The friends Jane and Prudence present a contrast: Jane is a 41-year-old clergyman’s wife in a small English village. Prudence is a 29-year-old single woman supporting herself in London. Neither has it all together: Jane loves her husband but is inept at domestic and parish duties and will never live up to her intellectual potential. Prudence is well-turned-out, educated and elegant, yet she enters into one after another unsatisfactory romance. They are representative of the vague dissatisfaction of women in the 1950s. The subject could be a downer were Jane and Prudence not from the satiric pen of Barbara Pym. As one critic noted, Pym is like Jane Austen, but funnier.
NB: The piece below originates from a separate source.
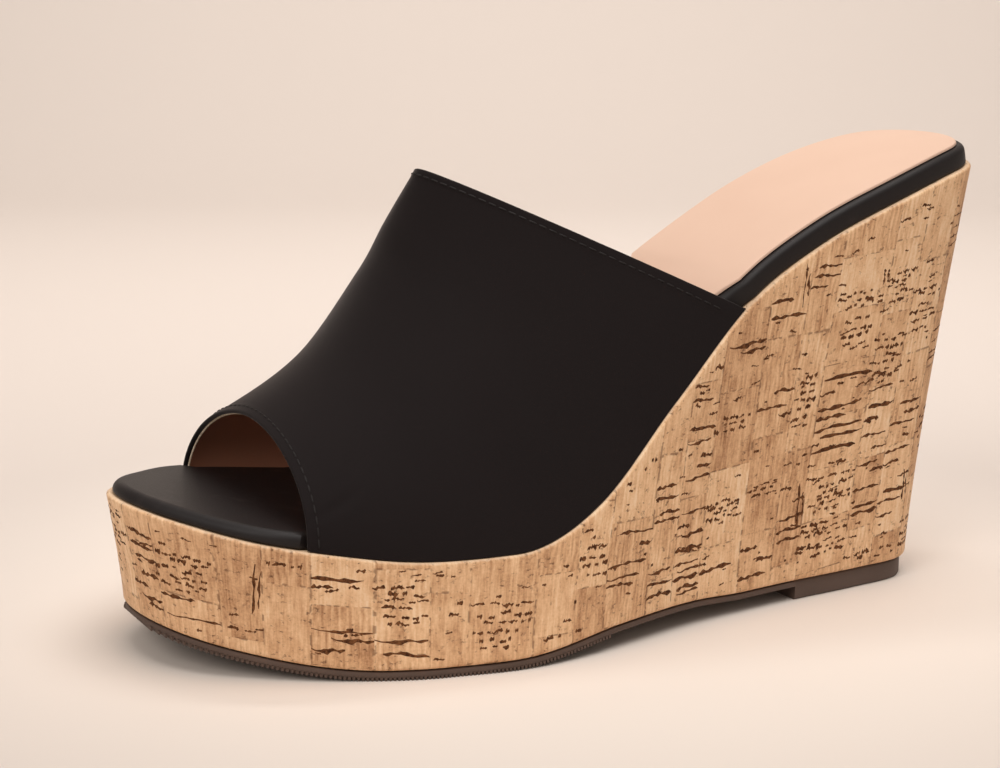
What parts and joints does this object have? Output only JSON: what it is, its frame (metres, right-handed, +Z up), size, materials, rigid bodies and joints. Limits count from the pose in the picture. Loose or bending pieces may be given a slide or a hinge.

The plot of Jane and Prudence mostly concerns Jane’s attempts to find a husband for Prudence. Pym’s novels, however, are about character more than plot. Pym’s insights into human nature are so shrewd and funny that her fans return to her books over and over again. In Jane and Prudence, a variety of characters populate the title characters’ environments—including the particularly laughable Fabian, a fortyish widower who’s vain, self-absorbed, and clueless—yet Jane pegs him as a husband prospect for Prudence. Jane’s world also includes her gentle, good-natured husband; their 18-year-old daughter, who’s beginning college; and a bossy older woman and her younger, calculating companion, who turns out to be a rival for Fabian. Prudence’s office includes the boss with whom she imagines herself in love; a colorless young man who takes a liking to her; and two tedious middle-aged spinsters.
The ending of Jane and Prudence hardly hints at happily ever after, but readers will still close the book feeling lighthearted.